Blog Post

Brazilian truckers go on strike; what impact for pulp?

by Pierre Bach May 31, 2018

For over a week now, the Brazilian economy has been disrupted by a truckers strike that has paralysed roads and led to extreme port congestion. The pulp industry has suffered accordingly, as the flow of raw materials to pulp mills has ground to a halt, obliging many to curtail production or reduce their operating rate.

The strike started on 21st May, as a protest against sharply rising fuel prices. Specifically, diesel prices in Brazil have almost doubled since 2016 on the back of rising oil prices coupled with a depreciating Brazilian real. The strike has brought much of Brazil to a standstill, with the country hugely dependent on trucking to transport goods; according to Bloomberg, more than 60% of Brazilian products are transported on roads. Accordingly, hospitals are running out of medical supplies, supermarket shelves are empty and petrol stations and airports are running out of fuel.

Although initiated by trade unions, the strike has garnered the support of many independent workers which has made government negotiations more complicated. As a result, although the government has declared the end of the strike on several occasions over the last few days, protests continue across the country with many drivers ignoring a series of concessions which have been made. These concessions include the state subsidizing a 12 percent drop in the price of diesel, a reduction in road tolls and the offer of more work through an increase in government contracts.

Industry contacts are cautiously optimistic that these concessions should appease the majority of the unions and that the strike will slowly draw to a conclusion in the days ahead. However, the threat of strike action by refinery workers highlights how other aggrieved groups may be encouraged to follow the lead of the truckers, thereby inflicting more pain to the economy. The reality is that further disruption is possible across multiple industries during the months ahead, with many hoping a period of greater stability will follow after the presidential elections are held in October.

Note that even if the strike is resolved today/tomorrow, it will take many days for order backlogs to be cleared and normal trucking operations to resume. The port congestion will take longer to clear, potentially lasting more than a month, in particular for container traffic.

The strike has depleted the supply of raw materials for many pulp mills, obliging many to curtail production or run at a reduced operating rate. Supply shortages appears to be most acute for chemicals, although the inventory of other raw materials are also critically low.  Note that where mills continue to run but at a reduced rate, operational costs are significantly higher as these mills are likely burning oil to supplement any shortfall in black liquor supply. Some mills are using this enforced downtime to carry out maintenance, but only where the required equipment is already on site. 

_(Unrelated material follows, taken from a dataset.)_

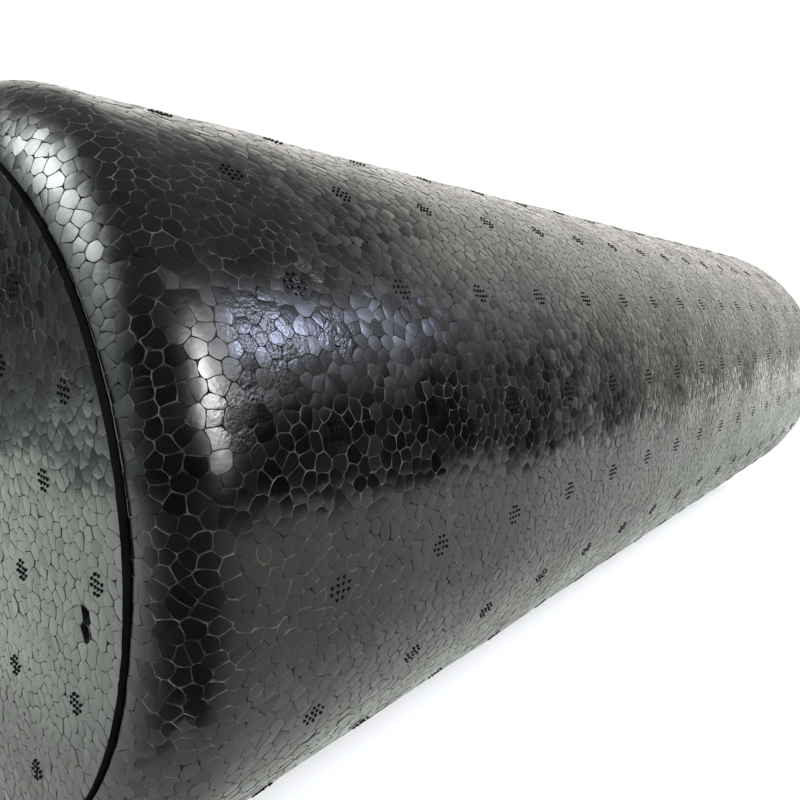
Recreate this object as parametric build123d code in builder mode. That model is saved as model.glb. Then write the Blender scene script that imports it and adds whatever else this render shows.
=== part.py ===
"""Moulded bead-foam massage roller, 6 in across and 18 in long, lying on its side.

Frame: millimetres. X runs along the roller's axis, Z is up, and the origin is on the resting
surface, under the middle of the roller.

The roller is three pieces of the same foam: a solid body with a rounded rim and a shallow round
seat at each end, and a flat disc in each seat. A disc stands a little proud of the rim. A rebate
around its outer edge leaves an open seam between the disc and the body.
"""
import os

from build123d import *

os.makedirs("parts", exist_ok=True)

INCH = 25.4

# Driving dimensions
overall_length = 18 * INCH
roller_radius = 3 * INCH
rim_rounding = 0.5 * INCH  # quarter-round between the end face and the cylinder
disc_thickness = 0.5 * INCH
disc_proud = 0.8  # how far a disc's face stands out past the rim
seam_width = 0.9
seam_depth = 3.0

# Worked out from them
body_length = overall_length - 2 * disc_proud
seat_radius = roller_radius - rim_rounding + seam_width
seat_depth = disc_thickness - disc_proud


def section_plane(x):
    """Plane square to the roller's axis at x, centred on the axis, facing +X."""
    return Plane(origin=(x, 0, roller_radius), x_dir=(0, 1, 0), z_dir=(1, 0, 0))


# Body: a cylinder with rounded rims and a blind round seat in each end.
with BuildPart() as roller_body:
    with BuildSketch(section_plane(-body_length / 2)):
        Circle(roller_radius)
    extrude(amount=body_length)
    fillet(roller_body.edges().filter_by(GeomType.CIRCLE), radius=rim_rounding)
    with BuildSketch(section_plane(-body_length / 2), section_plane(body_length / 2 - seat_depth)):
        Circle(seat_radius)
    extrude(amount=seat_depth, mode=Mode.SUBTRACT)

roller_body.part.label = "roller_body"
export_step(roller_body.part, "parts/roller_body.step")


def end_disc(inner_x, outward):
    """Disc that fills the seat and stands proud, with the seam's rebate around its outer edge.

    inner_x is where its inner face meets the seat's floor, and outward is +1 or -1 along X.
    """
    with BuildPart() as disc:
        with BuildSketch(section_plane(inner_x)):
            Circle(seat_radius)
        extrude(amount=outward * (seat_depth - seam_depth))
        with BuildSketch(section_plane(inner_x + outward * (seat_depth - seam_depth))):
            Circle(seat_radius - seam_width)
        extrude(amount=outward * (seam_depth + disc_proud))
    return disc


seat_floor = body_length / 2 - seat_depth
for name, outward in (("near_end_disc", -1), ("far_end_disc", 1)):
    disc = end_disc(outward * seat_floor, outward)
    disc.part.label = name
    export_step(disc.part, f"parts/{name}.step")
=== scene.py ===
"""Looks of a moulded bead-foam massage roller, with every expanded bead modelled on the skin.

The skin of each piece is laid out flat and cut into bead cells. The cells get grooves, pin-holes
and vent prints, and the skin is wrapped back round the piece. Lengths are in millimetres until
a mesh is made.
"""
import math

import bpy
import numpy as np
from mathutils import Matrix, Vector
from mathutils.geometry import delaunay_2d_cdt


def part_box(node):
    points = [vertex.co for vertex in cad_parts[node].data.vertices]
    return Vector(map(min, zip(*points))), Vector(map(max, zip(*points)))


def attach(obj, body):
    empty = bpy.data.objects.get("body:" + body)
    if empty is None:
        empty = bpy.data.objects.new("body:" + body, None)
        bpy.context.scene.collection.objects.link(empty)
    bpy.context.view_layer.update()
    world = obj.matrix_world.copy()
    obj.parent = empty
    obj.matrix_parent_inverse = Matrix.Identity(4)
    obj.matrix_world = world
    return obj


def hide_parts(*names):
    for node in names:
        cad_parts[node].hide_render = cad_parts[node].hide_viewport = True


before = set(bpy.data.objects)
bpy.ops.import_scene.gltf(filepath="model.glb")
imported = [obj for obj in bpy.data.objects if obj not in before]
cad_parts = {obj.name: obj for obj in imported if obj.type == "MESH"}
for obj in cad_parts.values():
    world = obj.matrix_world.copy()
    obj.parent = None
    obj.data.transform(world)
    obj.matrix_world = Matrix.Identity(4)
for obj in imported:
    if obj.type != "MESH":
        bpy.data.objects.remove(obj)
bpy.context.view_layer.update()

MM = 0.001
TAU = 2.0 * math.pi

# ------------------------ sizes from the frame
disc_low, disc_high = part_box("near_end_disc")
body_low, body_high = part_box("roller_body")
RADIUS = (body_high.z - body_low.z) / 2 / MM
AXIS_Z = RADIUS
HALF_DISC = -disc_low.x / MM            # outer face of an end disc
HALF_BODY = body_high.x / MM            # end of the rim
SEAT_X = -disc_high.x / MM              # bottom of the seat
SEAT_R = (disc_high.z - disc_low.z) / 2 / MM
RIM = 12.7                              # quarter-round of the rim
SEAM = 0.9                              # width of the seam round a disc
STEP = 3.0                              # depth of the seam below the rim
DISC_SWELL = 0.3                        # how far a disc's foam swells into the seam
DISC_R = SEAT_R - SEAM + DISC_SWELL
DISC_LIP = 0.22                         # how far a disc's border stands up
BODY_EASE, DISC_EASE = 0.45, 0.35       # depth in which the uneven borders become round

# ------------------------ layout of the beads
BEAD, DISC_BEAD = 2.9, 2.6              # across a bead of the body, and of a disc
ROW = 0.866                             # between rows of a close-packed grid, in beads
BEAD_JITTER = 0.27                      # how far beads stray from the grid, in beads
BODY_STRAY, DISC_STRAY = 1.6, 1.3       # and the most they do along an axis
SETTLE = 0.75                           # how far they then go towards their cell's middle
DISC_MARGIN = 0.7                       # from a disc's border to the middle of a bead
LOW_MARGIN, HIGH_MARGIN = 0.9, 1.0      # the same from the body's two borders,
MARGIN_SPREAD = 0.5                     # and up to this much more at the low one
OVERLAP = 16.0                          # band of the body's skin repeated past its join
BORDER_BAND = 14.0                      # band of beads mirrored outside a border
MERGE = 0.15                            # cell edges shorter than this close up
BODY_SEED, NEAR_SEED, FAR_SEED = 20, 31, 32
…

We have surveyed producers and quantified the impact on operating rates and production volumes under different resolution scenarios - the full analysis is available for our existing subscribers.

For pulp buyers, the lead time to service international pulp markets means that June volumes should be little impacted, at least during the first half of the month. The impact of the strike will be most acute around the end of June into July, when the pulp produced today would ordinarily reach the market. The scale of the port congestion will cause dramatic disruption to supply through July and maybe August, even if the pulp industry is running efficiently again.

It is too early to determine the impact the strike will have on prices. The focus of major suppliers through June is to ensure continuity of supply to their contractual customers at unchanged prices.

However, the unexpected loss of such significant volume will likely play on price negotiations through the summer, and will ensure a tighter supply and demand balance than would have otherwise been the case. Note that Brazilian hardwood market pulp capacity totals 17.6Mt this year, accounting for 47% of the world’s short fibre market pulp supply and 27% of total bleached chemical market pulp supply.

Unexpected supply disruptions of this scale are not without precedent; last year the unforeseen closure of the new line at CMPC Guaiba resulted in the loss of approximately 0.7Mt of output, whilst in February 2010 an earthquake in Chile disrupted around 8% of global BCP capacity. Whilst the current disruption in Brazil may not last as long as either of these two events, the larger scale of the Brazilian industry could allow for a more intense impact in the market.

After the Chilean earthquake prices soared to record highs despite a strengthening US dollar which facilitated a decline in most other commodity prices. There are similarities today, as the timing of this disruption coincides with a strong rebound in the US dollar through the year-to-date.